Binary metal-organic frameworks: Catalysts for the efficient solvent-free CO2 fixation reaction via cyclic carbonates synthesis

Abstract

Two types of binary metal-organic frameworks (MOFs) using Cu (from Cu-BTC) and Zr (from UiO-66) as the metal centers have been synthesized by the solvothermal method and characterized using different physicochemical techniques. The catalytic potential of binary MOFs was clearly demonstrated for the cycloaddition reaction of carbon dioxide (CO2) with epoxides under solvent-free conditions. The effects of various parameters such as catalyst amount, temperature, reaction time, and CO2 pressure were studied, and a moderate set of reaction conditions (0.16 mol% of the catalyst, 60 °C, 8 h and 1.2 MPa CO2 pressure) was selected for detailed analysis. The synthesized Cu/Zr MOFs were used for the CO2-epoxide cycloaddition reaction with a tetrabutylammonium bromide (TBAB) co-catalyst.
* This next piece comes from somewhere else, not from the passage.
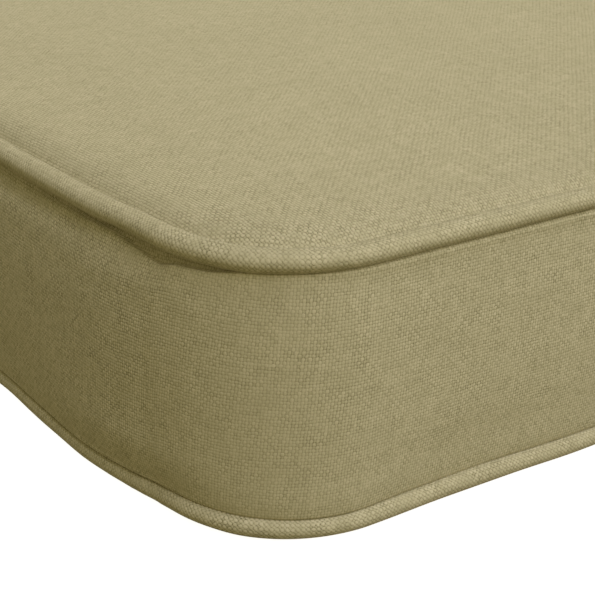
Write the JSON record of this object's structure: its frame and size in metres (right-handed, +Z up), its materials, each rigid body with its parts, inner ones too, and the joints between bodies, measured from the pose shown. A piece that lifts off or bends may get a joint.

The UiO-66/Cu-BTC displayed excellent conversion of epichlorohydrin (ECH) with >99% selectivity. The appreciable conversion of ECH with the UiO-66/Cu-BTC/TBAB system was influenced by the synergistic effect of the Cu and Zr metals and the Br ion from TBAB. The scope of extending this catalysis to various epoxides was established, and a recyclability study was also conducted. Finally, based on our previous DFT (density functional theory) studies and experimental inferences, a plausible reaction mechanism for the binary MOF-catalyzed epoxide-CO2 cycloaddition reaction was proposed.